Confidence-aware Self-Semantic Distillation on Knowledge Graph Embedding
Yichen Liu, Jiawei Chen, Defang Chen, Zhehui Zhou, Yan Feng, Can Wang
TL;DR
The paper tackles the efficiency–accuracy trade-off in knowledge graph embedding by introducing Confidence-aware Self-Semantic Distillation (CSD), a model-internal distillation framework that operates without pre-trained teachers. CSD alternates teacher and student roles across iterations and leverages a semantic extraction block to estimate embedding confidence and distill reliable semantic knowledge via a Huber-based loss. Across six backbones and multiple datasets, CSD consistently improves link prediction performance at low embedding dimensions, often surpassing teacher-based distillation methods while incurring modest training overhead.

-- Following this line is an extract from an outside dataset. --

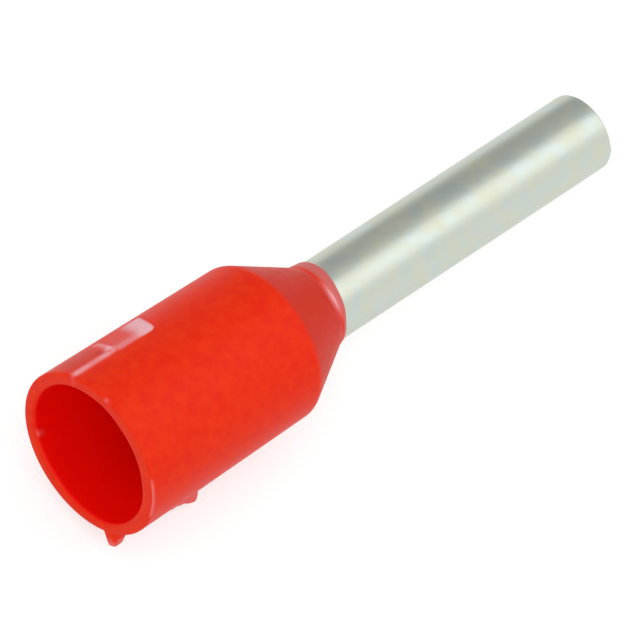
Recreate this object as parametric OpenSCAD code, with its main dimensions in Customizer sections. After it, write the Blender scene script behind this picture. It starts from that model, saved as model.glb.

The approach is model-agnostic, scalable, and has practical implications for efficient KGEs in large-scale applications.
Abstract
Knowledge Graph Embedding (KGE), which projects entities and relations into continuous vector spaces, has garnered significant attention. Although high-dimensional KGE methods offer better performance, they come at the expense of significant computation and memory overheads. Decreasing embedding dimensions significantly deteriorates model performance. While several recent efforts utilize knowledge distillation or non-Euclidean representation learning to augment the effectiveness of low-dimensional KGE, they either necessitate a pre-trained high-dimensional teacher model or involve complex non-Euclidean operations, thereby incurring considerable additional computational costs. To address this, this work proposes Confidence-aware Self-Knowledge Distillation (CSD) that learns from the model itself to enhance KGE in a low-dimensional space. Specifically, CSD extracts knowledge from embeddings in previous iterations, which would be utilized to supervise the learning of the model in the next iterations. Moreover, a specific semantic module is developed to filter reliable knowledge by estimating the confidence of previously learned embeddings. This straightforward strategy bypasses the need for time-consuming pre-training of teacher models and can be integrated into various KGE methods to improve their performance. Our comprehensive experiments on six KGE backbones and four datasets underscore the effectiveness of the proposed CSD.